Data shown
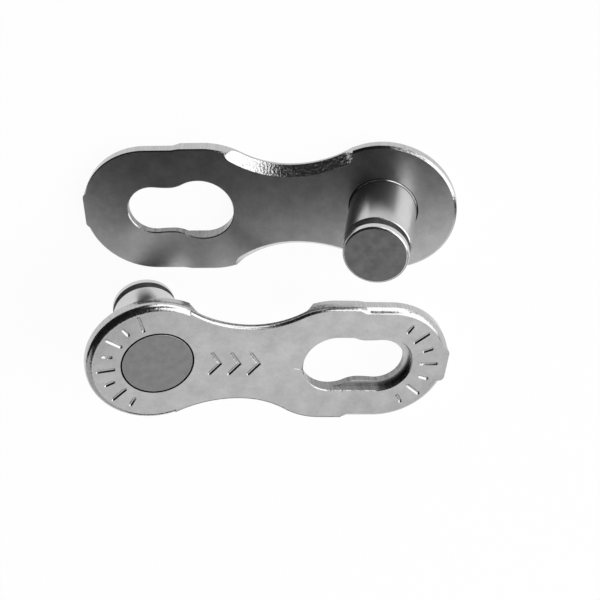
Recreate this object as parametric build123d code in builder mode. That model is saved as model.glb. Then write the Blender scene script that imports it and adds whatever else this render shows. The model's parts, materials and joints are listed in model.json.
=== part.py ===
from build123d import *

import os
from math import acos, asin, atan2, degrees, hypot, radians, sin, sqrt

# Chain connecting link: two equal half links, each a plate with a riveted pin and a keyhole slot.
# They lie apart on a flat surface, one with its pin up, the other turned over on to its pin.
# A half link is drawn with its pin on the Z axis, its slot towards +X and its inner face at Z = 0.
# All sizes are in millimetres.

# Closed link
pitch = 12.7  # pin axis to the axis of the locked seat
plate_gap = 3.85  # between the inner faces of the closed link
plate_thickness = 0.85

# Outline of the plate
pin_end_radius = 3.9
pin_end_offset = 0.08  # the pin end's arc stands this far out from the pin axis
pin_end_limit = 1.45  # the pin end stops here, past the pin axis, with a small step down to the neck
neck_half_width = 3.52  # at that step
waist_half_width = 2.5
waist_position = 4.95  # pin axis to the narrowest place
waist_radius = 5.2  # from the narrowest place towards the slot
shoulder_radius = 4.0
side_half_width = 3.84  # beside the slot
slot_end_limit = 1.75  # the slot end starts here, before the seat
coining_step = 0.07  # it stands this far inside the sides
coining_run = 0.4  # and takes this long to come in
slot_end_offset = 0.15  # the slot end's arc stands this far past the seat
tab_half_width = 1.1  # left standing at the tip of the slot end, where it was sheared from the strip
tab_setback = 0.1  # from the round end that the sides would have to the tab's flat
tab_corner = 0.3

# Edges of the plate
pin_end_round = 0.42  # outer face
pin_end_edge_break = 0.12  # inner face
side_round = 0.18  # outer face
slot_end_bevel = 0.28  # outer face
edge_break = 0.06  # inner face, beside and round the slot end

# Scoops that bevel the inner face at the waist
scoop_start = 1.45  # past the pin axis
scoop_end = 8.45
scoop_width = 0.4
scoop_depth = 0.62
scoop_corner = 0.2  # at the foot of its end walls

# Pin
shaft_radius = 1.825
shaft_chamfer = 0.05
shoulder_width = 0.175  # the shank in the plate is this much under the shaft, below a conical shoulder
head_radius = 1.95
head_flare = 0.08  # the riveted head is this much narrower at its seat
head_height = 0.36
head_play = 0.1  # ring left open round the head
groove_depth = 0.46
lip_undersize = 0.05  # lip under the shaft, so that a bushing passes over it
lip_round = 0.14
countersink_play = 0.08  # ring left open on the inner face, round the shaft

# Keyhole slot
entry_play = 0.045  # round the lip where it goes in
seat_play = 0.07  # round the groove where it locks
lock_travel = 2.62  # from the entry to the seat
ledge_thickness = 0.43  # what the lip locks behind
lip_play = 0.05  # between the ledge and the lip
throat_play = 0.02  # round the groove, at the narrowest place between the entry and the seat
throat_run = 0.95  # from there to the seat
slot_edge_break = 0.05

# Place on the surface
row_spacing = 8.14  # across, between the middles of the two half links
row_shift = 0.5  # along, between the same two middles
splay_angle = 13.2  # between their long axes

lip_radius = shaft_radius - lip_undersize
groove_radius = shaft_radius - groove_depth
shank_radius = shaft_radius - shoulder_width
countersink_radius = shaft_radius + countersink_play
countersink_depth = countersink_radius - shank_radius
groove_end = plate_gap + ledge_thickness + lip_play
pin_length = plate_gap + plate_thickness
entry_radius = lip_radius + entry_play
entry_position = pitch - lock_travel
seat_radius = groove_radius + seat_play
throat_half_width = groove_radius + throat_play
throat_position = pitch - throat_run
recess_depth = plate_thickness - ledge_thickness
slot_end_start = pitch - slot_end_limit
slot_end_position = pitch + slot_end_offset
slot_end_radius = side_half_width - coining_step
plate_end = slot_end_position + side_half_width - tab_setback


def blend(run, half_width, round_radius):
    """The arc that leaves half_width level and meets a round, centred run away on the axis, without a corner.

    Returns the arc's radius, the height of its centre, and the angle of the meeting place on the round.
    """
    radius = (run**2 + half_width**2 - round_radius**2) / (2 * (round_radius - half_width))
    height = half_width + radius
    return radius, height, degrees(atan2(height, run))


# The neck is an arc from the pin end's step to the narrowest place, level there
neck_run = waist_position - pin_end_limit
neck_rise = neck_half_width - waist_half_width
neck_radius = (neck_run**2 + neck_rise**2) / (2 * neck_rise)
neck_height = waist_half_width + neck_radius

# The shoulder is an arc that meets the waist and the straight side without a corner
waist_height = waist_half_width + waist_radius
shoulder_height = side_half_width - shoulder_radius
shoulder_rise = waist_height - shoulder_height
shoulder_run = sqrt((waist_radius + shoulder_radius) ** 2 - shoulder_rise**2)
shoulder_position = waist_position + shoulder_run
shoulder_angle = 90 - degrees(atan2(shoulder_rise, shoulder_run))

with BuildSketch(Plane.XY.offset(-plate_thickness)) as pin_end_outline:
    pin_end_angle = degrees(acos((pin_end_limit + pin_end_offset) / pin_end_radius))
    with BuildLine():
        pin_end_arc = CenterArc((-pin_end_offset, 0), pin_end_radius, pin_end_angle, 360 - 2 * pin_end_angle)
        Line(pin_end_arc @ 1, pin_end_arc @ 0)
    make_face()

with BuildSketch(Plane.XY.offset(-plate_thickness)) as side_outline:
    with BuildLine():
        neck_angle = degrees(asin(neck_run / neck_radius))
        Line((pin_end_limit, 0), (pin_end_limit, neck_half_width))
        CenterArc((waist_position, neck_height), neck_radius, 270 - neck_angle, neck_angle)
        CenterArc((waist_position, waist_height), waist_radius, 270, shoulder_angle)
        CenterArc((shoulder_position, shoulder_height), shoulder_radius, 90, shoulder_angle)
        Line((shoulder_position, side_half_width), (slot_end_start, side_half_width))
        Line((slot_end_start, side_half_width), (slot_end_start, 0))
        mirror(about=Plane.XZ)
    make_face()

with BuildSketch(Plane.XY.offset(-plate_thickness)) as slot_end_outline:
    with BuildLine():
        Polyline(
            (slot_end_start, 0),
            (slot_end_start, side_half_width),
            (slot_end_start + coining_run, slot_end_radius),
            (slot_end_position, slot_end_radius),
        )
        CenterArc((slot_end_position, 0), slot_end_radius, 0, 90)
        mirror(about=Plane.XZ)
    make_face()

with BuildSketch(Plane.XY.offset(-plate_thickness)) as tab_outline:
    with Locations((slot_end_position, 0)):
        Rectangle(plate_end - slot_end_position, 2 * tab_half_width, align=(Align.MIN, Align.CENTER))
    fillet(tab_outline.vertices().group_by(Axis.X)[-1], tab_corner)

with BuildSketch() as keyhole:
    entry_run = lock_travel - throat_run
    throat_radius, throat_height, entry_angle = blend(entry_run, throat_half_width, entry_radius)
    seat_blend_radius, seat_blend_height, seat_angle = blend(-throat_run, throat_half_width, seat_radius)
    with BuildLine():
        CenterArc((entry_position, 0), entry_radius, entry_angle, 180 - entry_angle)
        CenterArc((throat_position, throat_height), throat_radius, 180 + entry_angle, 90 - entry_angle)
        CenterArc((throat_position, seat_blend_height), seat_blend_radius, 270, seat_angle - 90)
        CenterArc((pitch, 0), seat_radius, 0, seat_angle)
        mirror(about=Plane.XZ)
    make_face()

with BuildSketch() as scoops:
    start_radius = neck_radius + scoop_width
    start_angle = degrees(asin((waist_position - scoop_start) / start_radius))
    end_radius = waist_radius + scoop_width
    end_angle = degrees(asin((scoop_end - waist_position) / end_radius))
    scoop_top = 2 * pin_end_radius
    with BuildLine():
        start = CenterArc((waist_position, neck_height), start_radius, 270 - start_angle, start_angle)
        end = CenterArc((waist_position, waist_height), end_radius, 270, end_angle)
        Polyline(start @ 0, (scoop_start, scoop_top), (scoop_end, scoop_top), end @ 1)
    make_face()
    ends = [scoops.vertices().group_by(Axis.X)[end].sort_by(Axis.Y)[0] for end in (0, -1)]
    fillet(ends, scoop_width + scoop_corner)
    mirror(about=Plane.XZ)


def outer_rim(part):
    """The edges of the outline on the outer face, without those where two stretches meet."""
    return part.edges().group_by(Axis.Z)[0].filter_by(Axis.Y, reverse=True)


def inner_rim(part):
    """The same on the inner face."""
    return part.edges().group_by(Axis.Z)[-1].filter_by(Axis.Y, reverse=True)


def slot_rim(part, face):
    """The edges of the slot on the outer face, 0, or on the inner face, -1."""
    rim = part.edges().group_by(Axis.Z)[face]
    inside = rim.filter_by_position(Axis.Y, -entry_radius, entry_radius)
    return inside.filter_by_position(Axis.X, entry_position - entry_radius, pitch + entry_radius)


# The plate's three stretches along its length, each with its own edges
with BuildPart() as pin_end:
    extrude(pin_end_outline.sketch, amount=plate_thickness)
    fillet(outer_rim(pin_end), pin_end_round)
    chamfer(inner_rim(pin_end), pin_end_edge_break)

with BuildPart() as sides:
    extrude(side_outline.sketch, amount=plate_thickness)
    fillet(outer_rim(sides), side_round)
    chamfer(inner_rim(sides), edge_break)

with BuildPart() as slot_end:
    extrude(slot_end_outline.sketch, amount=plate_thickness)
    chamfer(outer_rim(slot_end), slot_end_bevel)
    chamfer(inner_rim(slot_end), edge_break)
    extrude(tab_outline.sketch, amount=plate_thickness)
    with Locations((plate_end, 0, 0)):
        Box(
            slot_end_radius,
            2 * slot_end_radius,
            4 * plate_thickness,
            align=(Align.MIN, Align.CENTER, Align.CENTER),
            mode=Mode.SUBTRACT,
        )

with BuildPart() as half_plate:
    add(pin_end.part)
    add(sides.part)
    add(slot_end.part)
    # The scoops slope from their outline on the inner face down to the plate's edge
    scoop_slope = degrees(atan2(scoop_width, scoop_depth))
    extrude(scoops.sketch, amount=-scoop_depth - edge_break, taper=scoop_slope, mode=Mode.SUBTRACT)
    # The keyhole slot, and the recess in the outer face that takes the lip
    extrude(keyhole.sketch, amount=-plate_thickness, mode=Mode.SUBTRACT)
    chamfer(slot_rim(half_plate, -1), slot_edge_break)
    with BuildSketch(Plane.XY.offset(-plate_thickness)):
        with Locations((pitch - lock_travel / 2, 0)):
            SlotCenterToCenter(lock_travel, 2 * entry_radius)
    extrude(amount=recess_depth, mode=Mode.SUBTRACT)
    chamfer(slot_rim(half_plate, 0), slot_edge_break)
    # The bore for the pin, with a counterbore for its head and a countersink for its shoulder
    with Locations(Plane(origin=(0, 0, -plate_thickness), z_dir=(0, 0, -1))):
        CounterBoreHole(shank_radius, head_radius + head_play, head_height, plate_thickness)
    Cone(
        shank_radius,
        countersink_radius,
        countersink_depth,
        align=(Align.CENTER, Align.CENTER, Align.MAX),
        mode=Mode.SUBTRACT,
    )

with BuildPart() as half_pin:
    with BuildSketch(Plane.XZ):
        with BuildLine():
            Polyline(
                (0, pin_length),
                (0, -plate_thickness),
                (head_radius, -plate_thickness),
                (head_radius - head_flare, head_height - plate_thickness),
                (shank_radius, head_height - plate_thickness),
                (shank_radius, -countersink_depth),
                (shaft_radius, -countersink_play),
                (shaft_radius, plate_gap - shaft_chamfer),
                (shaft_radius - shaft_chamfer, plate_gap),
                (groove_radius, plate_gap),
                (groove_radius, groove_end),
                (lip_radius, groove_end),
                (lip_radius, pin_length - lip_round),
            )
            lip_arc = RadiusArc(
                (lip_radius, pin_length - lip_round),
                (lip_radius - lip_round, pin_length),
                -lip_round,
            )
            Line(lip_arc @ 1, (0, pin_length))
        make_face()
    revolve(axis=Axis.Z)

# The turned half link rests on its pin's lip and on the inner edge of its slot end
lip_run = plate_end - lip_radius + lip_round
lip_drop = pin_length - lip_round
lean = degrees(atan2(lip_drop, lip_run) + asin(lip_round / hypot(lip_run, lip_drop)))
slot_end_drop = sin(radians(lean)) * (plate_end - pitch / 2)

to_middle = Location((-pitch / 2, 0, 0))
upright_place = (
    Location((row_shift / 2, -row_spacing / 2, plate_thickness), (0, 0, splay_angle / 2))
    * to_middle
)
turned_place = (
    Location((-row_shift / 2, row_spacing / 2, slot_end_drop), (0, 0, -splay_angle / 2))
    * Location((0, 0, 0), (0, 180 - lean, 0))
    * to_middle
)
pair = Compound([half_plate.part.moved(upright_place), half_plate.part.moved(turned_place)])
pair_middle = pair.bounding_box().center()
centring = Location((-pair_middle.X, -pair_middle.Y, 0))

with BuildPart() as upright_half_plate:
    with Locations(centring * upright_place):
        add(half_plate.part)
upright_half_plate.part.label = "upright_half_plate"

with BuildPart() as upright_half_pin:
    with Locations(centring * upright_place):
        add(half_pin.part)
upright_half_pin.part.label = "upright_half_pin"

with BuildPart() as turned_half_plate:
    with Locations(centring * turned_place):
        add(half_plate.part)
turned_half_plate.part.label = "turned_half_plate"

with BuildPart() as turned_half_pin:
    with Locations(centring * turned_place):
        add(half_pin.part)
turned_half_pin.part.label = "turned_half_pin"

os.makedirs("parts", exist_ok=True)
export_step(upright_half_plate.part, "parts/upright_half_plate.step")
export_step(upright_half_pin.part, "parts/upright_half_pin.step")
export_step(turned_half_plate.part, "parts/turned_half_plate.step")
export_step(turned_half_pin.part, "parts/turned_half_pin.step")
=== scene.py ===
# Connecting link of a bicycle chain: two equal half links that lie apart on a pale table.
# A half link is drawn in millimetres, with its pin on the Z axis, its slot towards +X and
# its inner face at Z = 0, and is then placed in the frame.
import json
import math

import bmesh
import bpy
from mathutils import Matrix, Vector


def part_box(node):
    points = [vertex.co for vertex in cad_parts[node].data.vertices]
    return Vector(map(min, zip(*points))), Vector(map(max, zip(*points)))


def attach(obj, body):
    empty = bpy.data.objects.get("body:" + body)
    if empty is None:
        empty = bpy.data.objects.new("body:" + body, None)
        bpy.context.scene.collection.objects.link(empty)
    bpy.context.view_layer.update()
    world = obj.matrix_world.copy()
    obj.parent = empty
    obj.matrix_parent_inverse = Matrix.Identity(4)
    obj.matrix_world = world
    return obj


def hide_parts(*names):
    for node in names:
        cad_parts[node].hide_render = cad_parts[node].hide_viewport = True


mm = 0.001
tiny = 1e-5  # millimetres, for what counts as one point or one level

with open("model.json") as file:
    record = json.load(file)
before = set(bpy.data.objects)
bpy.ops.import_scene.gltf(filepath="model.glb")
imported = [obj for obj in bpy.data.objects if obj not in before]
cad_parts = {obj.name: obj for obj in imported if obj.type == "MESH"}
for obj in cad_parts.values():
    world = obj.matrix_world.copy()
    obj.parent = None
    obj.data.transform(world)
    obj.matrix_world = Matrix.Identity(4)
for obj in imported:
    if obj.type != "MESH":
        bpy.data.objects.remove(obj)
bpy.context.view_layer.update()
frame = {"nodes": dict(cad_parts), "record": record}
print("frame loaded:", ", ".join(sorted(frame["nodes"])))


# Helpers for meshes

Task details
Give back the listing exactly, please, from its first line to the line containing "from math import", inclusive, and nothing past that line.

Worked solution
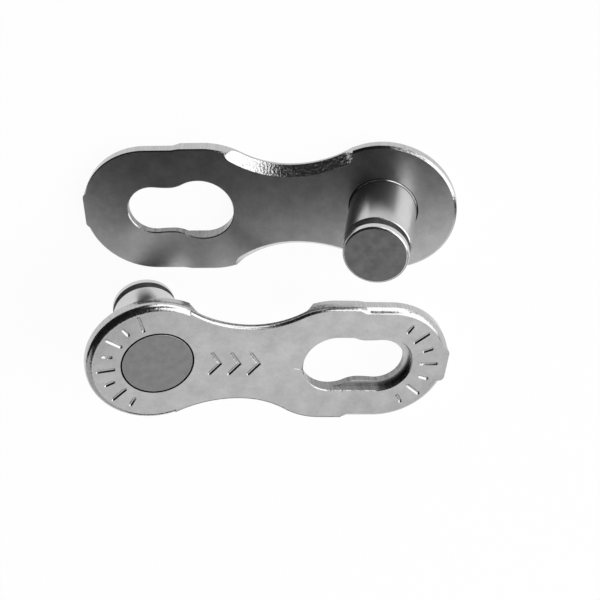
Recreate this object as parametric build123d code in builder mode. That model is saved as model.glb. Then write the Blender scene script that imports it and adds whatever else this render shows. The model's parts, materials and joints are listed in model.json.
=== part.py ===
from build123d import *

import os
from math import acos, asin, atan2, degrees, hypot, radians, sin, sqrt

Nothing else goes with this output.